▸ WHAT YOU ARE ASKED TO DO: Repeat the lines below exactly as written, please, from the line with "of each nugget." to the line with "record = json.load(file)", both lines included, and no others.
++++
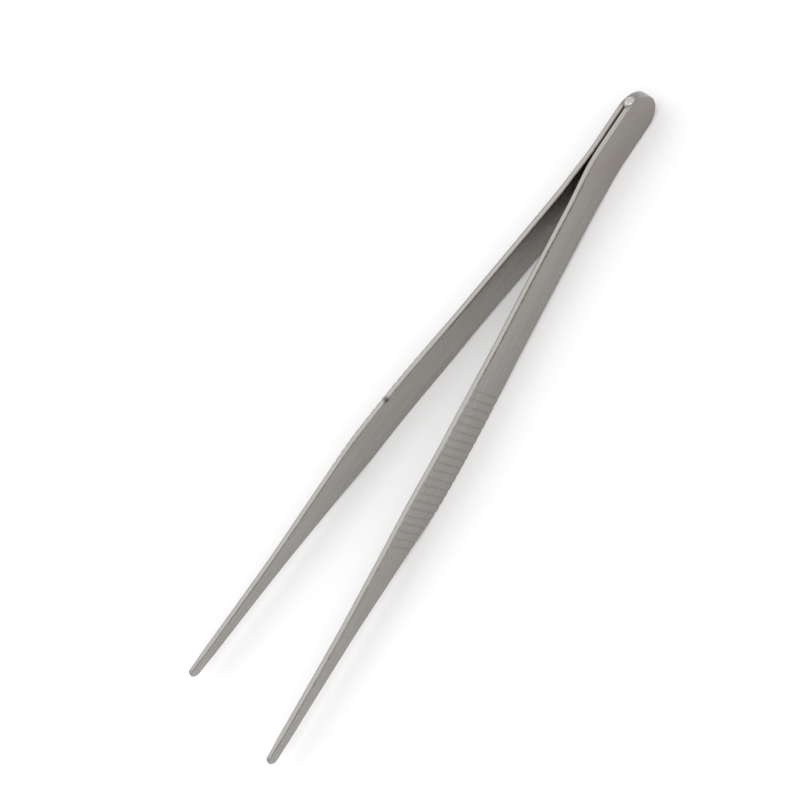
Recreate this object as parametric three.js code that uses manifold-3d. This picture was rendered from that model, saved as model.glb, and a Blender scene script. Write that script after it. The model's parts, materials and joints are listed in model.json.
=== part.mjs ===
// Aquascaping tweezers: two formed strips of stainless steel, laid face to face at the head and
// welded there. Each arm is its own spring: it spreads from the head, bows in again at the grip,
// and tapers to a slim rounded tip with a serrated inner face.
//
// Millimetres. X runs from the head to the tips, Y is the way the arms open, and Z is up along the
// width of the strips, so the tweezers lie on their side edges. The origin is at the middle of the
// length and of the opening, on the surface that the widest edges rest on.
//
// An arm bends along its whole shank. Its bending is gathered at one pivot, a third of the way from
// the head to the grip, so each arm is a fixed root and a blade that turns about that pivot.

import * as THREE from 'three';
import { mergeVertices } from 'three/addons/utils/BufferGeometryUtils.js';
import Module from 'manifold-3d';

// Strip: its length before forming, its thickness, and how its width changes along it, [place, width].
// The head and the grip are equally wide, so both touch the surface that the tool lies on.
const STRIP_LENGTH = 271.5;
const THICKNESS = 2.2;
const FULL_WIDTH = 16.9;
const SHANK_WIDTH = 15.1;
const WIDTHS = [
  [0, FULL_WIDTH], [29, FULL_WIDTH], [46, SHANK_WIDTH], [95, SHANK_WIDTH], [130, FULL_WIDTH],
  [153, FULL_WIDTH], [187, 12.2], [218, 7.8], [254, 5.4], [STRIP_LENGTH, 4.6],
];

// The strip's edges are rounded all along, and the outer ones more around the head.
const CORNER_RADIUS = 0.35;
const HEAD_CORNER_RADIUS = 1;
const HEAD_CORNER_FADE = { from: 6, to: 15 };
const CORNER_SEGMENTS = 2;

// Rounded ends: the length of each elliptic rounding along the strip, and the angle that is left off
// at the very end, which makes a narrow flat there. The tip is also thinned towards its end.
const HEAD_ROUND = 9;
const HEAD_END_ANGLE = 6;
const TIP_ROUND = 2.5;
const TIP_END_ANGLE = 20;
const TIP_THINNING = 0.5;
const END_STEPS = 8;

// Forming: each bend has a start, an end and the degrees that it turns the arm away from the middle.
const BENDS = [
  { from: 21, to: 35, turn: 6.9 },
  { from: 35, to: 81, turn: 0.6 },
  { from: 120, to: 174, turn: -3.7 },
];
const FORMING_STEP = 0.5;
const LAP_GAP = 0.3;
const STATION_PITCH = 3;

// Flexing: the effective pivot of a shank that is held at the lap and pushed at the grip.
const LAP_LENGTH = 22;
const GRIP_CENTRE = 150;
const PIVOT_PLACE = LAP_LENGTH + (GRIP_CENTRE - LAP_LENGTH) / 3;
const PIVOT_GAP = 0.3;

// Finger ribs across the outer face, and serrations across the inner face of the jaw.
const RIBS = { count: 21, first: 115.8, pitch: 3.1, depth: 0.3 };
const SERRATIONS = { count: 20, first: 247.5, pitch: 1.1, depth: 0.2 };
const CUTTER_OVERHANG = 2;
const SHORTEST_EDGE = 0.005;

// Weld: a bead around the head end in a rebate of both arms, and two nuggets inside the lap.
const BEAD_REACH = 8;
const BEAD_DEPTH = 1.5;
const BEAD_WIDTH = 2.3;
const BEAD_STEPS = 14;
const NUGGET_RADIUS = 2;
const NUGGET_THICKNESS = 1.3;
const NUGGET_PLACES = { front: 18, rear: 11.5 };
const NUGGET_SIDES = 24;
const FIT_GAP = 0.3;

const STEEL = { color: 0x9d9a94, roughness: 0.38, metalness: 1 };
const WELD_STEEL = { color: 0xc4c3bf, roughness: 0.22, metalness: 1 };

const manifold = await Module();
manifold.setup();

// A smooth curve through [place, value] stations that never overshoots them.
function profile(stations) {
  const secant = (i) => (stations[i + 1][1] - stations[i][1]) / (stations[i + 1][0] - stations[i][0]);
  const last = stations.length - 1;
  const slopes = stations.map((station, i) => {
    if (i === 0 || i === last) {
      return secant(Math.min(i, last - 1));
    }
    const before = secant(i - 1);
    const after = secant(i);
    return before * after <= 0 ? 0 : (2 * before * after) / (before + after);
  });
  return (place) => {
    const i = Math.max(0, Math.min(last - 1, stations.findIndex((station) => station[0] > place) - 1));
    const [start, low] = stations[i];
    const [end, high] = stations[i + 1];
    const span = end - start;
    const t = (place - start) / span;
    const rise = t * t * (3 - 2 * t);
    const bow = t * (1 - t) * (slopes[i] * (1 - t) - slopes[i + 1] * t);
    return low + (high - low) * rise + span * bow;
  };
}

// How much of its full width is left in a rounded end, at a distance from the end.
function endRounding(distance, length) {
  return distance >= length ? 1 : Math.sqrt(1 - ((length - distance) / length) ** 2);
}

const widthAt = profile(WIDTHS);

function halfWidth(place) {
  const head = endRounding(place, HEAD_ROUND);
  const tip = endRounding(STRIP_LENGTH - place, TIP_ROUND);
  return (widthAt(place) / 2) * head * tip;
}

function thickness(place) {
  const inTip = Math.max(0, (TIP_ROUND - (STRIP_LENGTH - place)) / TIP_ROUND);
  return THICKNESS * (1 - TIP_THINNING * inTip * inTip);
}

// How much larger than usual the rounding of an outer edge is.
function outerCornerScale(place) {
  const faded = THREE.MathUtils.smoothstep(place, HEAD_CORNER_FADE.from, HEAD_CORNER_FADE.to);
  return THREE.MathUtils.lerp(HEAD_CORNER_RADIUS / CORNER_RADIUS, 1, faded);
}

// The angle of the inner face to the middle plane, in radians.
function slope(place) {
  const turns = BENDS.map((bend) => bend.turn * THREE.MathUtils.smoothstep(place, bend.from, bend.to));
  return THREE.MathUtils.degToRad(turns.reduce((sum, turn) => sum + turn, 0));
}

// Where the inner face of the +Y arm runs once the flat strip is formed.
function innerFace(place) {
  const steps = Math.max(1, Math.ceil(place / FORMING_STEP));
  const step = place / steps;
  let x = 0;
  let y = LAP_GAP / 2;
  for (let i = 0; i < steps; i += 1) {
    const angle = slope((i + 0.5) * step);
    x += Math.cos(angle) * step;
    y += Math.sin(angle) * step;
  }
  return { x, y, angle: slope(place) };
}

// The length over all once the strip is formed, and the move that brings the model to its origin.
const TIP_FLAT = TIP_ROUND * (1 - Math.cos(THREE.MathUtils.degToRad(TIP_END_ANGLE)));
const LENGTH = innerFace(STRIP_LENGTH - TIP_FLAT).x;
const SHIFT = new THREE.Vector3(-LENGTH / 2, 0, FULL_WIDTH / 2);

// A place on an arm: along the strip, off its inner face, and across its width.
function onArm(side, place, depth, across) {
  const { x, y, angle } = innerFace(place);
  const outwards = new THREE.Vector2(-Math.sin(angle), Math.cos(angle)).multiplyScalar(depth);
  return new THREE.Vector3(x + outwards.x, side * (y + outwards.y), across).add(SHIFT);
}

// Section of the strip, a rounded rectangle with its width along X and its thickness along Y.
function section(width, height) {
  const shape = new THREE.Shape();
  const right = width / 2 - CORNER_RADIUS;
  const top = height / 2 - CORNER_RADIUS;
  shape.absarc(right, top, CORNER_RADIUS, 0, Math.PI / 2);
  shape.absarc(-right, top, CORNER_RADIUS, Math.PI / 2, Math.PI);
  shape.absarc(-right, -top, CORNER_RADIUS, Math.PI, Math.PI * 1.5);
  shape.absarc(right, -top, CORNER_RADIUS, Math.PI * 1.5, Math.PI * 2);
  return shape;
}

// Places along a rounded end, measured from the end and closer together towards it.
function endPlaces(length, endAngle) {
  return Array.from({ length: END_STEPS }, (_, i) => {
    const angle = endAngle + ((90 - endAngle) * i) / END_STEPS;
    return length * (1 - Math.cos(THREE.MathUtils.degToRad(angle)));
  });
}

// Even places along a stretch of the strip, both ends included.
function spread(from, to) {
  const count = Math.ceil((to - from) / STATION_PITCH);
  return Array.from({ length: count + 1 }, (_, i) => from + ((to - from) * i) / count);
}

const ROOT_STATIONS = [
  ...endPlaces(HEAD_ROUND, HEAD_END_ANGLE),
  ...spread(HEAD_ROUND, PIVOT_PLACE - PIVOT_GAP / 2),
];
const BLADE_STATIONS = [
  ...spread(PIVOT_PLACE + PIVOT_GAP / 2, STRIP_LENGTH - TIP_ROUND),
  ...endPlaces(TIP_ROUND, TIP_END_ANGLE).map((at) => STRIP_LENGTH - at).reverse(),
];

// A length of formed strip: a plain bar whose every cross-section is moved to its station.
function formedStrip(side, stations) {
  const steps = stations.length - 1;
  const bar = new THREE.ExtrudeGeometry(section(FULL_WIDTH, THICKNESS), {
    steps,
    depth: steps,
    bevelEnabled: false,
    curveSegments: CORNER_SEGMENTS,
  });
  const points = bar.attributes.position;
  for (let i = 0; i < points.count; i += 1) {
    const place = stations[Math.round(points.getZ(i))];
    const onOuterFace = points.getY(i) > 0;
    const scale = onOuterFace ? outerCornerScale(place) : 1;
    const inset = (FULL_WIDTH / 2 - Math.abs(points.getX(i))) * scale;
    const drop = (THICKNESS / 2 - Math.abs(points.getY(i))) * scale;
    const across = -side * Math.sign(points.getX(i)) * Math.max(0, halfWidth(place) - inset);
    const offMiddle = Math.sign(points.getY(i)) * (thickness(place) / 2 - drop);
    const moved = onArm(side, place, THICKNESS / 2 + offMiddle, across);
    points.setXYZ(i, moved.x, moved.y, moved.z);
  }
  return bar;
}

function toSolid(geometry) {
  const bare = geometry.clone();
  bare.deleteAttribute('normal');
  bare.deleteAttribute('uv');
  const merged = mergeVertices(bare);
  return new manifold.Manifold(new manifold.Mesh({
    numProp: 3,
    vertProperties: new Float32Array(merged.attributes.position.array),
    triVerts: new Uint32Array(merged.index.array),
  }));
}

// A cut piece, without the sliver edges that its cuts leave.
function toGeometry(solid) {
  const mesh = solid.asOriginal().simplify(SHORTEST_EDGE).getMesh();
  const geometry = new THREE.BufferGeometry();
  geometry.setAttribute('position', new THREE.BufferAttribute(mesh.vertProperties, 3));
  geometry.setIndex(new THREE.BufferAttribute(mesh.triVerts, 1));
  geometry.computeVertexNormals();
  return geometry;
}

function cut(geometry, cutters) {
  const cutterSolids = cutters.map(toSolid);
  return toGeometry(cutterSolids.reduce((left, cutter) => left.subtract(cutter), toSolid(geometry)));
}

// A row of V grooves across a face: each is the edge of a square bar laid on the face.
function grooves(side, row, onOuterFace) {
  const barSide = row.depth * Math.SQRT2;
  return Array.from({ length: row.count }, (_, i) => {
    const place = row.first + i * row.pitch;
    const depth = onOuterFace ? THICKNESS : 0;
    const bar = new THREE.BoxGeometry(barSide, barSide, FULL_WIDTH + 2 * CUTTER_OVERHANG);
    bar.rotateZ(Math.PI / 4 + side * slope(place));
    const at = onArm(side, place, depth, 0);
    return bar.translate(at.x, at.y, at.z);
  });
}

function blade(side) {
  return cut(formedStrip(side, BLADE_STATIONS), [
    ...grooves(side, RIBS, true),
    ...grooves(side, SERRATIONS, false),
  ]);
}

// Points of the head outline, set in from the edge and carried back along the arm, from -Z to +Z.
function headOutline(inset, reach) {
  const along = HEAD_ROUND - inset;
  const across = FULL_WIDTH / 2 - inset;
  const start = Math.acos((HEAD_ROUND - reach) / along);
  return Array.from({ length: BEAD_STEPS + 1 }, (_, i) => {
    const angle = -start + (2 * start * i) / BEAD_STEPS;
    return new THREE.Vector2(HEAD_ROUND - along * Math.cos(angle), across * Math.sin(angle));
  });
}

// A horseshoe band along the head outline, centred on the middle plane.
function horseshoe(outerInset, innerInset, reach, width) {
  const outer = headOutline(outerInset, reach);
  const inner = headOutline(innerInset, reach).reverse();
  const shape = new THREE.Shape([...outer, ...inner]);
  const band = new THREE.ExtrudeGeometry(shape, { depth: width, bevelEnabled: false });
  return band.rotateX(Math.PI / 2).translate(SHIFT.x, width / 2, SHIFT.z);
}

function nugget(place, radius, height) {
  const disc = new THREE.CylinderGeometry(radius, radius, height, NUGGET_SIDES);
  return disc.translate(SHIFT.x + place, 0, SHIFT.z);
}

// The fixed end of an arm, with room for the bead along its edge and for half of each nugget.
function root(side) {
  const rebate = horseshoe(-FIT_GAP, BEAD_DEPTH + FIT_GAP, BEAD_REACH + FIT_GAP, BEAD_WIDTH + 2 * FIT_GAP);
  const pockets = Object.values(NUGGET_PLACES).map(
    (place) => nugget(place, NUGGET_RADIUS + FIT_GAP, NUGGET_THICKNESS + 2 * FIT_GAP),
  );
  return cut(formedStrip(side, ROOT_STATIONS), [rebate, ...pockets]);
}

function piece(name, geometry, finish) {
  const mesh = new THREE.Mesh(geometry, new THREE.MeshStandardMaterial(finish));
  mesh.name = name;
  return mesh;
}

const tweezers = new THREE.Group();
tweezers.add(
  piece('thumb_arm_root', root(1), STEEL),
  piece('thumb_arm', blade(1), STEEL),
  piece('finger_arm_root', root(-1), STEEL),
  piece('finger_arm', blade(-1), STEEL),
  piece('head_weld', horseshoe(0, BEAD_DEPTH, BEAD_REACH, BEAD_WIDTH), WELD_STEEL),
  piece('spot_weld_front', nugget(NUGGET_PLACES.front, NUGGET_RADIUS, NUGGET_THICKNESS), WELD_STEEL),
  piece('spot_weld_rear', nugget(NUGGET_PLACES.rear, NUGGET_RADIUS, NUGGET_THICKNESS), WELD_STEEL),
);

export default tweezers;
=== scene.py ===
"""Aquascaping tweezers: the looks of the tool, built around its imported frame.

Each arm is modelled as the strip that it really is: a flat blank is drawn out from the head to the
tip, its edges are rounded, its ribs and serrations are pressed in, and it is then formed along its
line. One continuous arm stands for the two solids that carry its motion.
"""

import json
import logging
import math
from bisect import bisect_right
from collections.abc import Callable, Sequence
from dataclasses import dataclass, field
from enum import Enum

import bmesh
import bpy
from mathutils import Matrix, Vector
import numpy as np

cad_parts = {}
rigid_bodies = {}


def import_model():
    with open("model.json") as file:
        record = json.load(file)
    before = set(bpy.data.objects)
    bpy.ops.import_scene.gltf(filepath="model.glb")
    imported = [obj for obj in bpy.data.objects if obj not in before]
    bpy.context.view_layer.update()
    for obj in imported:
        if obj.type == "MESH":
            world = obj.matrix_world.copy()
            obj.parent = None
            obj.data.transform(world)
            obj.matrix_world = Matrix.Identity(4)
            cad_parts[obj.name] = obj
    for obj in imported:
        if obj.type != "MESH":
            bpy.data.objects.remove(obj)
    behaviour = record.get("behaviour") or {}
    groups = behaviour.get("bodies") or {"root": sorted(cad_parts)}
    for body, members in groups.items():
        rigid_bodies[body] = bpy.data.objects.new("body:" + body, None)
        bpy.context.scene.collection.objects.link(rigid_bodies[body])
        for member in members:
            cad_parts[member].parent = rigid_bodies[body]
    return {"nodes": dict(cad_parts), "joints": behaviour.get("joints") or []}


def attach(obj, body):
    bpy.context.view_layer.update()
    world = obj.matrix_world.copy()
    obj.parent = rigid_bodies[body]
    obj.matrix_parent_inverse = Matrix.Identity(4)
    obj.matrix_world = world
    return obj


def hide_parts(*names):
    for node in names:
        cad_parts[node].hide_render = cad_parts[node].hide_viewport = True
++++
▸ THE RESULT:
// The fixed end of an arm, with room for the bead along its edge and for half of each nugget.
function root(side) {
  const rebate = horseshoe(-FIT_GAP, BEAD_DEPTH + FIT_GAP, BEAD_REACH + FIT_GAP, BEAD_WIDTH + 2 * FIT_GAP);
  const pockets = Object.values(NUGGET_PLACES).map(
    (place) => nugget(place, NUGGET_RADIUS + FIT_GAP, NUGGET_THICKNESS + 2 * FIT_GAP),
  );
  return cut(formedStrip(side, ROOT_STATIONS), [rebate, ...pockets]);
}

function piece(name, geometry, finish) {
  const mesh = new THREE.Mesh(geometry, new THREE.MeshStandardMaterial(finish));
  mesh.name = name;
  return mesh;
}

const tweezers = new THREE.Group();
tweezers.add(
  piece('thumb_arm_root', root(1), STEEL),
  piece('thumb_arm', blade(1), STEEL),
  piece('finger_arm_root', root(-1), STEEL),
  piece('finger_arm', blade(-1), STEEL),
  piece('head_weld', horseshoe(0, BEAD_DEPTH, BEAD_REACH, BEAD_WIDTH), WELD_STEEL),
  piece('spot_weld_front', nugget(NUGGET_PLACES.front, NUGGET_RADIUS, NUGGET_THICKNESS), WELD_STEEL),
  piece('spot_weld_rear', nugget(NUGGET_PLACES.rear, NUGGET_RADIUS, NUGGET_THICKNESS), WELD_STEEL),
);

export default tweezers;
=== scene.py ===
"""Aquascaping tweezers: the looks of the tool, built around its imported frame.

Each arm is modelled as the strip that it really is: a flat blank is drawn out from the head to the
tip, its edges are rounded, its ribs and serrations are pressed in, and it is then formed along its
line. One continuous arm stands for the two solids that carry its motion.
"""

import json
import logging
import math
from bisect import bisect_right
from collections.abc import Callable, Sequence
from dataclasses import dataclass, field
from enum import Enum

import bmesh
import bpy
from mathutils import Matrix, Vector
import numpy as np

cad_parts = {}
rigid_bodies = {}


def import_model():
    with open("model.json") as file:
        record = json.load(file)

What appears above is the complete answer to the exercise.